- Input data -
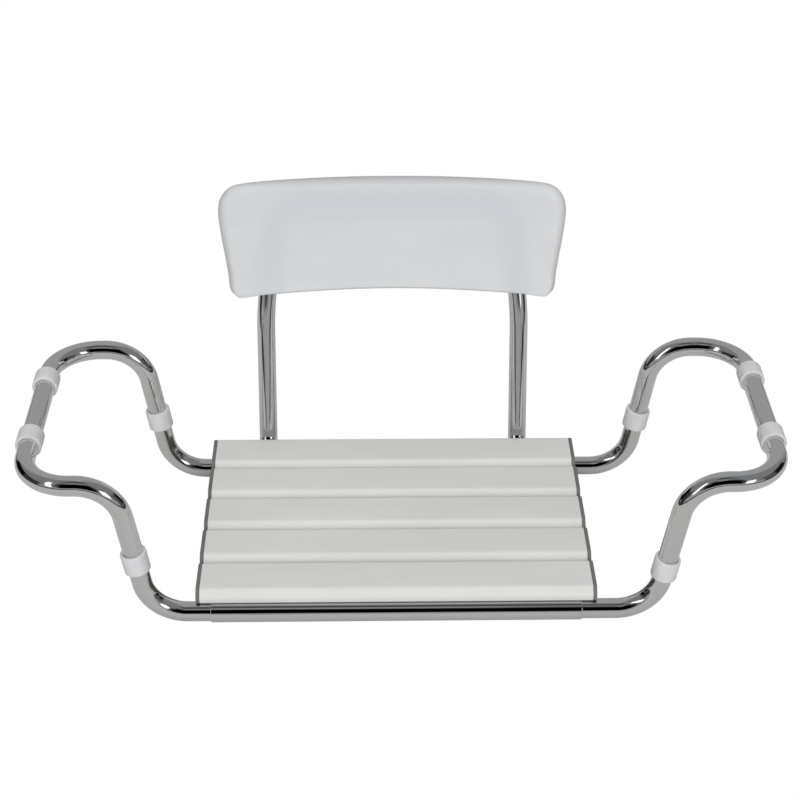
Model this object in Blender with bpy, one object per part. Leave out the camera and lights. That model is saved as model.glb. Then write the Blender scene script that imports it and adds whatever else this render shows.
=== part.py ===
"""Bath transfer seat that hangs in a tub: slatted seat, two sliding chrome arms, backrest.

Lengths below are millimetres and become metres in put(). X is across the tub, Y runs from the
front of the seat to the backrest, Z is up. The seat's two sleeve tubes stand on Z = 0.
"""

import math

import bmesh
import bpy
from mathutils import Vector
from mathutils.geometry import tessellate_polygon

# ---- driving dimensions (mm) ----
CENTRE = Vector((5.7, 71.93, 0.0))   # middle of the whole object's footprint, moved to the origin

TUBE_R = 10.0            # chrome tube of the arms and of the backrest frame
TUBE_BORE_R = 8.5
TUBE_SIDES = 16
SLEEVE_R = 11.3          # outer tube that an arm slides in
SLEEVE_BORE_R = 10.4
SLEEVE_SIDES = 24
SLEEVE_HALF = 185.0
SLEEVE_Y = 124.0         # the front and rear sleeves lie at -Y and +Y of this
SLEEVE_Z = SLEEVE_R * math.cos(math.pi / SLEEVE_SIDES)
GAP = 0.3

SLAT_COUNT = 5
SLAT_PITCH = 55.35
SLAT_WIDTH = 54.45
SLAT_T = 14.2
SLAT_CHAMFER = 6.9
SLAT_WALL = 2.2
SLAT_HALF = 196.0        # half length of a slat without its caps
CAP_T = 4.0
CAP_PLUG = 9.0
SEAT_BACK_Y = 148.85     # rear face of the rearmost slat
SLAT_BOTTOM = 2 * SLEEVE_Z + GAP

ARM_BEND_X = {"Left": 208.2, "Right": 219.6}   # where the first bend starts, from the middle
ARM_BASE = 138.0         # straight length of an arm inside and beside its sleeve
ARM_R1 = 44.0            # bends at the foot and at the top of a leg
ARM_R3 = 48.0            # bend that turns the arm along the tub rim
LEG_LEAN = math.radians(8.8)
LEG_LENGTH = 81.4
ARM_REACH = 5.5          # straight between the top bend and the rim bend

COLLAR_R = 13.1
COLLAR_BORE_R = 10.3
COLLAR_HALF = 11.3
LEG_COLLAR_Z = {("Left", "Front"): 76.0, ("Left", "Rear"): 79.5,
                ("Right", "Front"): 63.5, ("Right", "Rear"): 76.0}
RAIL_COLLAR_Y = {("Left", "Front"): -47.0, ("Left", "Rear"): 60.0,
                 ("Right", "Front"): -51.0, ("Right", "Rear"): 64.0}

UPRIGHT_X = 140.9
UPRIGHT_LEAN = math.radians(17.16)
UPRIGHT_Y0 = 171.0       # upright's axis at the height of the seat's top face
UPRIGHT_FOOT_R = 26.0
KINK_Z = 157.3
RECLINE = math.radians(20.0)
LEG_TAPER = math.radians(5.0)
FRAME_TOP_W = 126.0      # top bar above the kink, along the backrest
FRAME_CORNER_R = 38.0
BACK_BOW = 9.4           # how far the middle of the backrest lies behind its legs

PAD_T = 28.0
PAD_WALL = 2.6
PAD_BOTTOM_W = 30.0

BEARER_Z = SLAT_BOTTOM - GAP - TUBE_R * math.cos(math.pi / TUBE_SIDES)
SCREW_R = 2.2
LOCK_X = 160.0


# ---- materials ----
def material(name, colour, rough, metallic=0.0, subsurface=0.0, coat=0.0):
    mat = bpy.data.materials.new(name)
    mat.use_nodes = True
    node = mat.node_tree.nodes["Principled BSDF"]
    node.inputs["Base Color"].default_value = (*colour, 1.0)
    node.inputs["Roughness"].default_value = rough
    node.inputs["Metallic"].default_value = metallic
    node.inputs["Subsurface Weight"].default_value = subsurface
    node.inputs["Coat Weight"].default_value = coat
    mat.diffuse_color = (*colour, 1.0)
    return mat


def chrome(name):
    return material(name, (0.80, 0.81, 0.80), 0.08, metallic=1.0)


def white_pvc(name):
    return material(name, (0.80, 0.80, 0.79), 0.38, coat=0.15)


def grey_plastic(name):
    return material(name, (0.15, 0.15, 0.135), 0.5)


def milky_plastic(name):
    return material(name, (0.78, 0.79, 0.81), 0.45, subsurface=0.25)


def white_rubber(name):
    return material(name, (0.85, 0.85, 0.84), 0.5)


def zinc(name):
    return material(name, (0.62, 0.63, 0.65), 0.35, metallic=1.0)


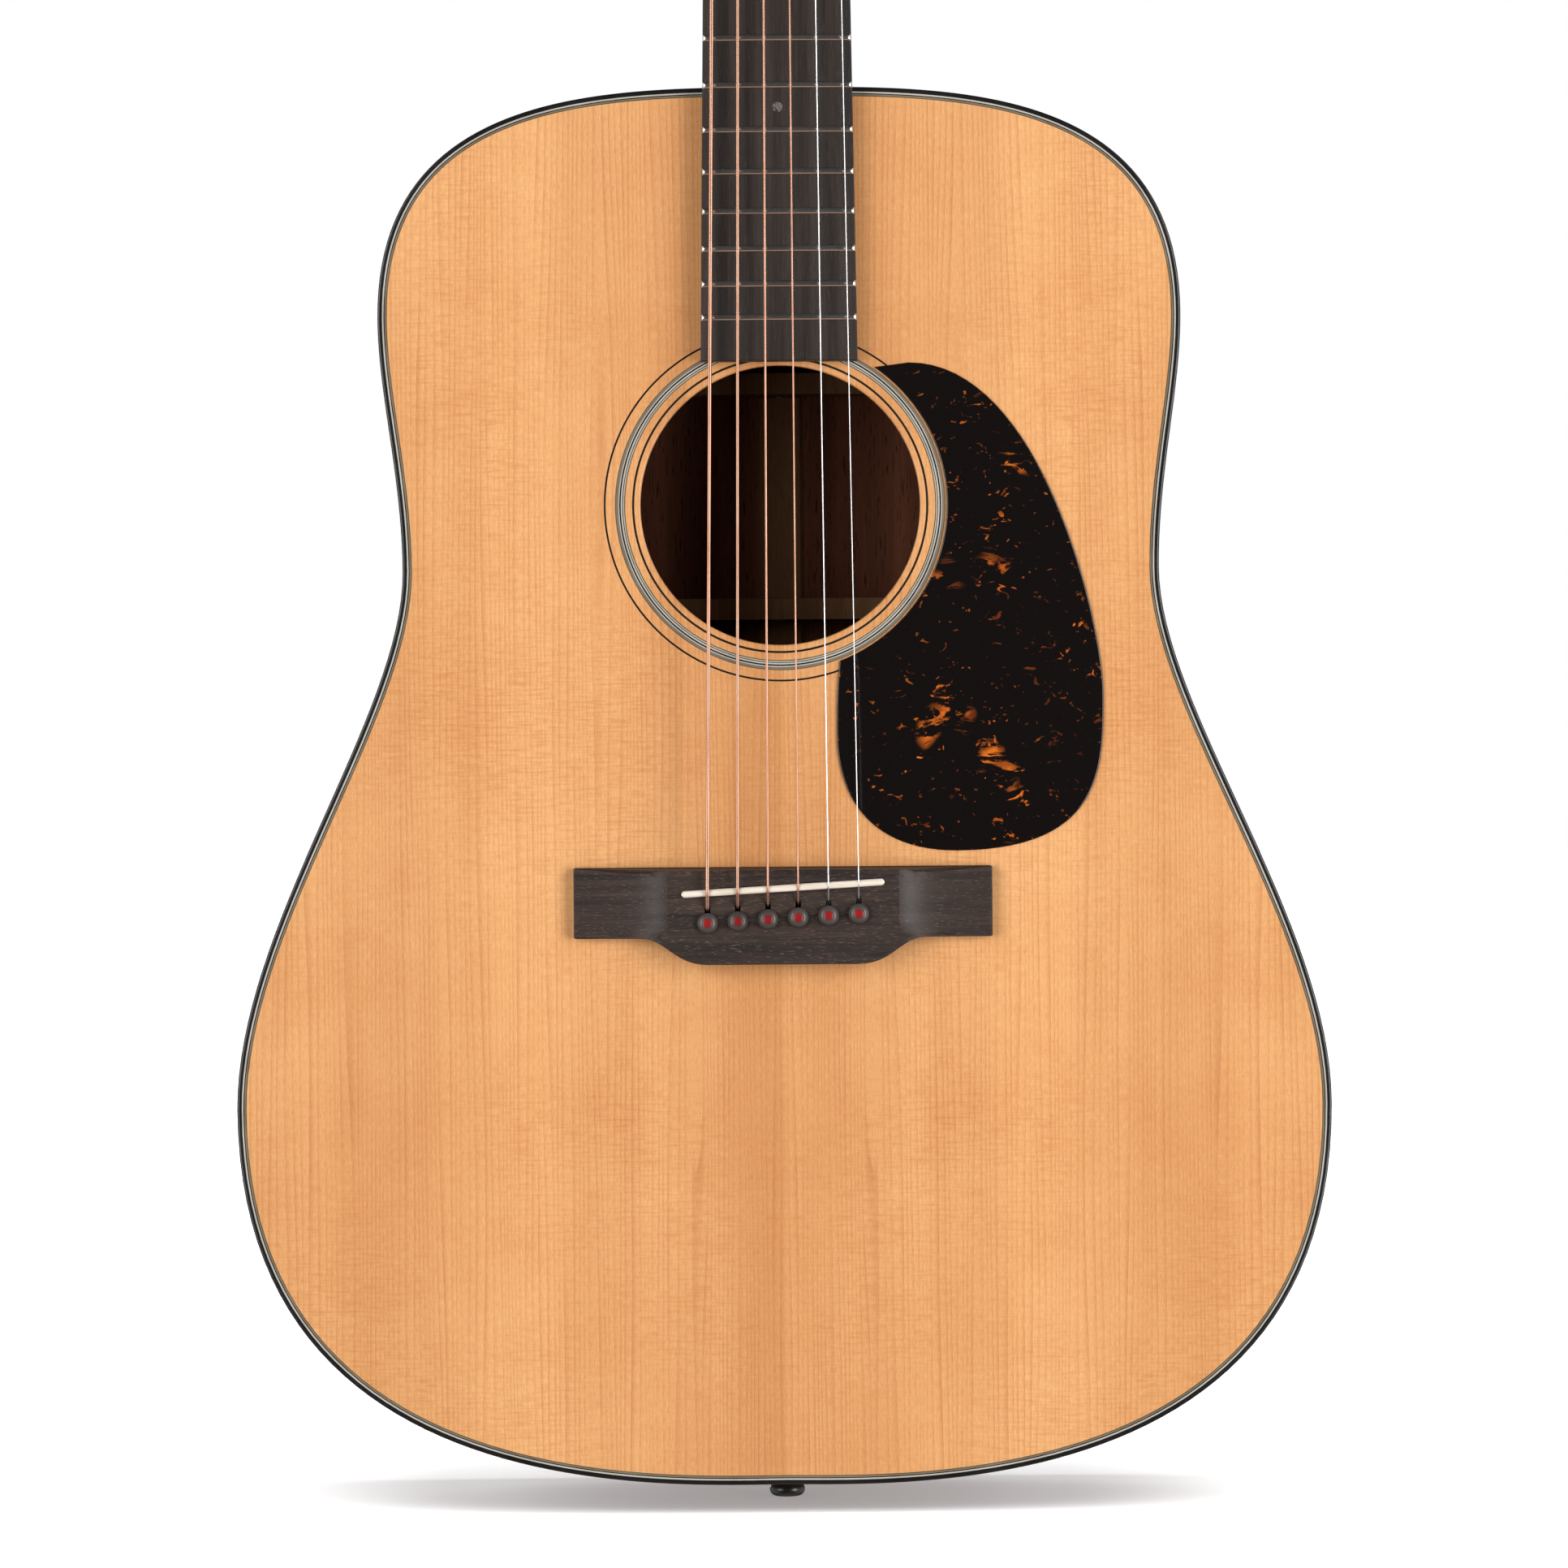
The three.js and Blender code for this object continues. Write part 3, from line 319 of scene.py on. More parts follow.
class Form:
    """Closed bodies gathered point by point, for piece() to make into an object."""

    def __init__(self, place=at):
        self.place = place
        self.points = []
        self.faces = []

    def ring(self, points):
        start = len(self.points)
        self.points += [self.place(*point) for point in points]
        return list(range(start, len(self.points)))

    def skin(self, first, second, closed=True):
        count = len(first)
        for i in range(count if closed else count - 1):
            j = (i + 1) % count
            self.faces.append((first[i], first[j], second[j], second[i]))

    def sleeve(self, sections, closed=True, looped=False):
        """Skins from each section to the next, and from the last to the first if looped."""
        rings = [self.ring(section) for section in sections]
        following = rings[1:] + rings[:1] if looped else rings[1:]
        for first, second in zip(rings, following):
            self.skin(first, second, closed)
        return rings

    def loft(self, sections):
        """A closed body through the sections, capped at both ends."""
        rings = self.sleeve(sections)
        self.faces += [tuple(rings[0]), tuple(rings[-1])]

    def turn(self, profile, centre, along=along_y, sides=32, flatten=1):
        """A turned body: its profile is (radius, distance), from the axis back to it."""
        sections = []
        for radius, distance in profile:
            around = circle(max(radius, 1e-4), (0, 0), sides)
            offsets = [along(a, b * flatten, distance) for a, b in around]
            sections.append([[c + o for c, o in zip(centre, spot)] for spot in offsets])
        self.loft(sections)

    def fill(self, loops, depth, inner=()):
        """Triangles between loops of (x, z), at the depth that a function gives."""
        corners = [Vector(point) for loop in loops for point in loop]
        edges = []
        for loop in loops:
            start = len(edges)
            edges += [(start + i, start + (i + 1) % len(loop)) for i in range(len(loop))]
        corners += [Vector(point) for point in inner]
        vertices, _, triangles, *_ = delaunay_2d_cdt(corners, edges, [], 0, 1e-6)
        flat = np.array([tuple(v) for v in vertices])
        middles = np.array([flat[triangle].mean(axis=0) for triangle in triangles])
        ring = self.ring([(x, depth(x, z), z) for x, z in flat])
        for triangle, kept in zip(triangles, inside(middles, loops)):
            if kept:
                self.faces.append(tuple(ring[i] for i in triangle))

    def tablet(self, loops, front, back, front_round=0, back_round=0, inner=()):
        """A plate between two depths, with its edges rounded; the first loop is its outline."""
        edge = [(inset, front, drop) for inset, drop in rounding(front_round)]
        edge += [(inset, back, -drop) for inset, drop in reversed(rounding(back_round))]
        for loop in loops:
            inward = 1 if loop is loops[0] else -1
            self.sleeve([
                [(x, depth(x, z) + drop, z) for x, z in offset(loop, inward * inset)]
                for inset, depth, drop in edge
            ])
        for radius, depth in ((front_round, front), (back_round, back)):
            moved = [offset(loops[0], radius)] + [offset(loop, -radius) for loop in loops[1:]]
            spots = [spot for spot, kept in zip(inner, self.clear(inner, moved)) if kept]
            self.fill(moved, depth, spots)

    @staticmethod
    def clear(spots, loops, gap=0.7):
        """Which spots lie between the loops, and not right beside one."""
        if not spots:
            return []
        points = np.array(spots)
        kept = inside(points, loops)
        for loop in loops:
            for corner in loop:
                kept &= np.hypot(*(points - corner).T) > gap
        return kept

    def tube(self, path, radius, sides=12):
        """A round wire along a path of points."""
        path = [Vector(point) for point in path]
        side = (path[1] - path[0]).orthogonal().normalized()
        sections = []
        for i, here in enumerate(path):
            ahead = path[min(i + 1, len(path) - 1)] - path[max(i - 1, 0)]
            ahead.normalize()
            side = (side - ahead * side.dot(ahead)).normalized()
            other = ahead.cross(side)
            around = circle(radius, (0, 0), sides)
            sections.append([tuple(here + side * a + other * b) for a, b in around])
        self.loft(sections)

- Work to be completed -
Copy out each line that contains the word "scene".

- Full solution -
Model this object in Blender with bpy, one object per part. Leave out the camera and lights. That model is saved as model.glb. Then write the Blender scene script that imports it and adds whatever else this render shows.
The three.js and Blender code for this object continues. Write part 3, from line 319 of scene.py on. More parts follow.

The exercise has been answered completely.